The opportunity is enormous. Even today, fintech penetration represents less than 2 percent of the global financial services revenue pool. I felt the first shift back in 2014, and I feel the same way now with AI. Remember, today is the worst this technology will ever be.
Misconception About VCs (Corporate VCs)
A common misconception about corporate venture capital is that investors provide funding and wait for results. In reality, the role is far more active. Corporate VCs help founders question their own narratives and assumptions, and then support them as they, in turn, challenge the assumptions of the divisions or business units they work with.
Equally important is helping innovators steward their time and focus. The CVC role is often subtractive, removing what does not matter so that what does can thrive. By clarifying objectives, filtering noise, and shaping entrepreneurs’ attention toward the highest-value initiatives, corporate VCs guide innovators to concentrate on what truly matters when working with enterprises.
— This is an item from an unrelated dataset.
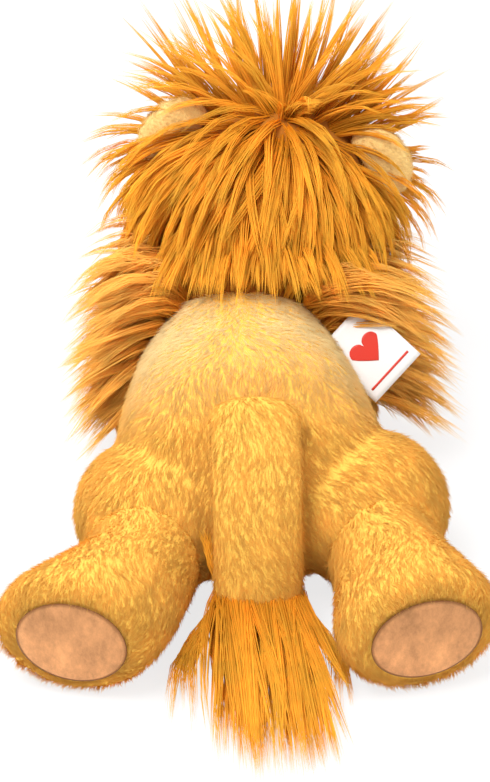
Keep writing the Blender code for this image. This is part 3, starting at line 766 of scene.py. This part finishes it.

Finally, corporate innovation unfolds in complex environments. Seeds planted today may not bear visible results for months or years. Recognizing this reality highlights the need for patience, persistence, and cultivating the conditions for ideas to grow.
Challenges for Early-Stage Founders
I think the single biggest challenge early-stage founders face today is cutting through the noise. There’s just so much information, advice, capital, and pressure out there that it can be overwhelming to know which signals matter. In that kind of environment, the founder’s ability to filter becomes a superpower.
For me, part of my role as an investor is holding up that mirror. I’m never going to know a founder’s business better than they do, but I can help them sort through the noise, reflect back what I see, and create the space for clarity.
More broadly, I think VCs can support founders by building trust, simplifying complexity, and being intentional about which signals we amplify. At the end of the day, self-awareness and discernment are the antidotes to noise, and if we can help founders cultivate those, we’re doing our job well.